Tomlinson Takes Safe Path at Amphitheatre

February 01, 1988|STEVE HOCHMAN

Seattle-based singer-songwriter Michael Tomlinson had a lot of nerve suggesting a relationship between his work and that of Beat Generation patron saint Jack Kerouac during a song introduction Saturday at the Universal Amphitheatre. The tone of cozy ambivalence that characterized this show bore virtually no resemblance to anything in Kerouac's legacy of full commitment and chance-taking.

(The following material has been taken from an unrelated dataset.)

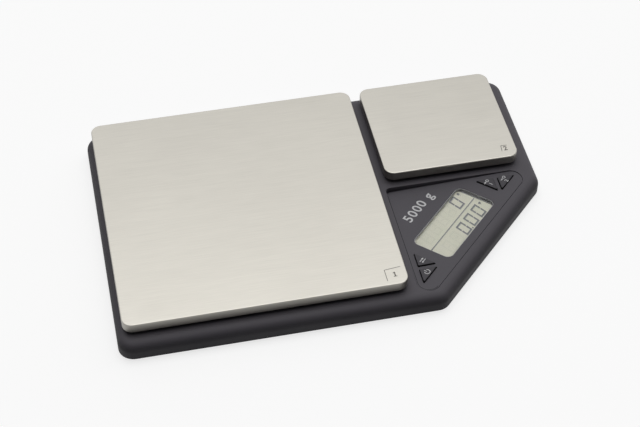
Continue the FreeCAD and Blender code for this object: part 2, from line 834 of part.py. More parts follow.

Musically, the lanky, bearded singer and his seven-member backing outfit came off as a cross between Michael McDonald without the soul groundings, Dan Fogelberg without the legitimate folk roots and Kenny Loggins without his rock ambitions. Similarly, his subject matter is drawn generally from the standard granola rock litany of city-is-evil, nature-is-good, love-is-swell cliches. It was all quite slick and safe as milk--which may go some way in explaining why Tomlinson is a rising star with the mellow brigade (though the 6,000 seat amphitheater was only half-filled for the concert).

In contrast, opening act Eliza Gilkyson winningly countered the New Age consciousness of her coffee house folk-based songs (sometimes reminiscent of early Joni Mitchell) with an off-handedly satirical tone that good-naturedly mocked both her and much of the audience's hippie roots, as well as the Jungian themes of her new album, "Pilgrims."

The show also featured tedious jazzy New Age noodlings from a trio led by pianist Scott Cossu.